Exercise instructions: Take the records underneath and set them down exactly.
-- START Given records --
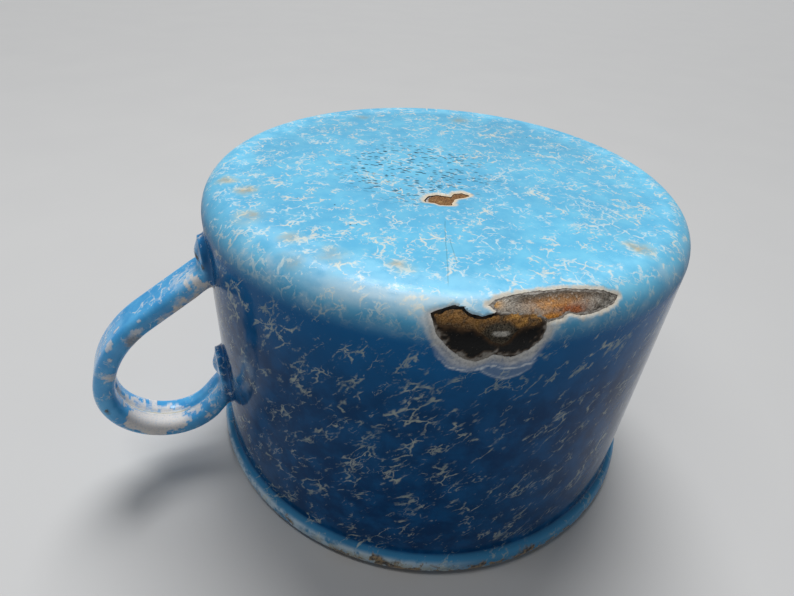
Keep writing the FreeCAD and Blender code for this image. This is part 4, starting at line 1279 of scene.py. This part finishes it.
def area(name, loc, target, size, power, colour=(1, 1, 1)):
    ld = bpy.data.lights.new(name, "AREA")
    ld.shape = "RECTANGLE"
    ld.size, ld.size_y = size
    ld.energy = power
    ld.color = colour
    o = bpy.data.objects.new(name, ld)
    scene.collection.objects.link(o)
    o.parent = rig
    loc = Vector(loc)
    o.location = loc
    o.rotation_mode = "QUATERNION"
    o.rotation_quaternion = (Vector(target) - loc).to_track_quat("-Z", "Y")
    return o


def sun(name, direction, strength, angle, colour=(1, 1, 1)):
    """direction points from the cup towards the light, in rig coordinates"""
    ld = bpy.data.lights.new(name, "SUN")
    ld.energy = strength
    ld.angle = math.radians(angle)
    ld.color = colour
    o = bpy.data.objects.new(name, ld)
    scene.collection.objects.link(o)
    o.parent = rig
    o.rotation_mode = "QUATERNION"
    o.rotation_quaternion = Vector(direction).to_track_quat("Z", "Y")
    return o


# rig coordinates: z up from the floor.  In the reference view the camera
# stands at about (0.05, 0.09, 0.11), so the key light comes from beyond the cup.
sun("key_soft", (-0.22, -0.50, 0.95), KEY, 34)
strip = area("sheen", (0.13, 0.02, 0.42), (0.03, 0.03, 0.02), (0.26, 0.035), SHEEN)
zz = (Vector((0.13, 0.02, 0.42)) - Vector((0.03, 0.03, 0.02))).normalized()
xx = Vector((-0.145, 0.16, 0.04))
xx = (xx - zz * xx.dot(zz)).normalized()
yy = zz.cross(xx)
strip.rotation_quaternion = Matrix(((xx.x, yy.x, zz.x), (xx.y, yy.y, zz.y), (xx.z, yy.z, zz.z))).to_quaternion()
strip.visible_camera = False
world = bpy.data.worlds.new("studio")
scene.world = world
world.use_nodes = True
wn = world.node_tree
wn.nodes.clear()
w_out = wn.nodes.new("ShaderNodeOutputWorld")
w_bg = wn.nodes.new("ShaderNodeBackground")
w_lp = wn.nodes.new("ShaderNodeLightPath")
w_mix = wn.nodes.new("ShaderNodeMix")
w_mix.data_type = "RGBA"
wn.links.new(w_lp.outputs["Is Camera Ray"], w_mix.inputs[0])
w_mix.inputs[6].default_value = (AMBIENT * 0.94, AMBIENT * 0.98, AMBIENT * 1.04, 1)
w_mix.inputs[7].default_value = (0.47, 0.475, 0.48, 1)
wn.links.new(w_mix.outputs[2], w_bg.inputs[0])
w_bg.inputs[1].default_value = 1.0
wn.links.new(w_bg.outputs[0], w_out.inputs[0])
scene.view_settings.view_transform = "Standard"
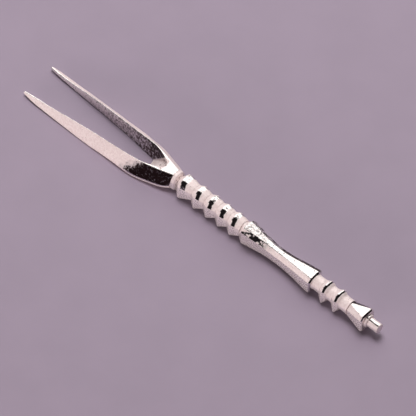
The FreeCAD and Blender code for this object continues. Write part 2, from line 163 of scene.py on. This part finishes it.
-- END Given records --
Result of this task:
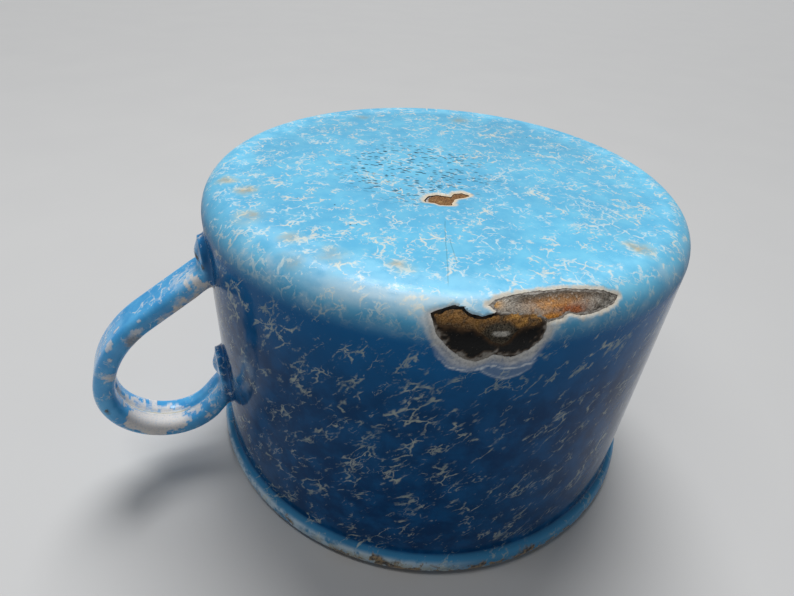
Keep writing the FreeCAD and Blender code for this image. This is part 4, starting at line 1279 of scene.py. This part finishes it.
def area(name, loc, target, size, power, colour=(1, 1, 1)):
    ld = bpy.data.lights.new(name, "AREA")
    ld.shape = "RECTANGLE"
    ld.size, ld.size_y = size
    ld.energy = power
    ld.color = colour
    o = bpy.data.objects.new(name, ld)
    scene.collection.objects.link(o)
    o.parent = rig
    loc = Vector(loc)
    o.location = loc
    o.rotation_mode = "QUATERNION"
    o.rotation_quaternion = (Vector(target) - loc).to_track_quat("-Z", "Y")
    return o


def sun(name, direction, strength, angle, colour=(1, 1, 1)):
    """direction points from the cup towards the light, in rig coordinates"""
    ld = bpy.data.lights.new(name, "SUN")
    ld.energy = strength
    ld.angle = math.radians(angle)
    ld.color = colour
    o = bpy.data.objects.new(name, ld)
    scene.collection.objects.link(o)
    o.parent = rig
    o.rotation_mode = "QUATERNION"
    o.rotation_quaternion = Vector(direction).to_track_quat("Z", "Y")
    return o


# rig coordinates: z up from the floor.  In the reference view the camera
# stands at about (0.05, 0.09, 0.11), so the key light comes from beyond the cup.
sun("key_soft", (-0.22, -0.50, 0.95), KEY, 34)
strip = area("sheen", (0.13, 0.02, 0.42), (0.03, 0.03, 0.02), (0.26, 0.035), SHEEN)
zz = (Vector((0.13, 0.02, 0.42)) - Vector((0.03, 0.03, 0.02))).normalized()
xx = Vector((-0.145, 0.16, 0.04))
xx = (xx - zz * xx.dot(zz)).normalized()
yy = zz.cross(xx)
strip.rotation_quaternion = Matrix(((xx.x, yy.x, zz.x), (xx.y, yy.y, zz.y), (xx.z, yy.z, zz.z))).to_quaternion()
strip.visible_camera = False
world = bpy.data.worlds.new("studio")
scene.world = world
world.use_nodes = True
wn = world.node_tree
wn.nodes.clear()
w_out = wn.nodes.new("ShaderNodeOutputWorld")
w_bg = wn.nodes.new("ShaderNodeBackground")
w_lp = wn.nodes.new("ShaderNodeLightPath")
w_mix = wn.nodes.new("ShaderNodeMix")
w_mix.data_type = "RGBA"
wn.links.new(w_lp.outputs["Is Camera Ray"], w_mix.inputs[0])
w_mix.inputs[6].default_value = (AMBIENT * 0.94, AMBIENT * 0.98, AMBIENT * 1.04, 1)
w_mix.inputs[7].default_value = (0.47, 0.475, 0.48, 1)
wn.links.new(w_mix.outputs[2], w_bg.inputs[0])
w_bg.inputs[1].default_value = 1.0
wn.links.new(w_bg.outputs[0], w_out.inputs[0])
scene.view_settings.view_transform = "Standard"
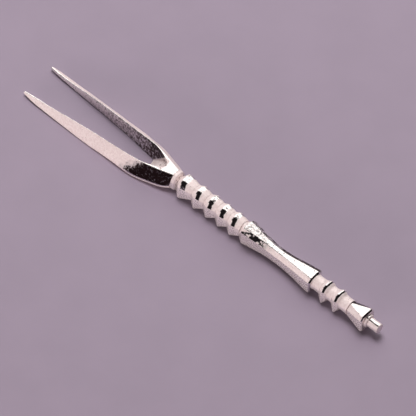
The FreeCAD and Blender code for this object continues. Write part 2, from line 163 of scene.py on. This part finishes it.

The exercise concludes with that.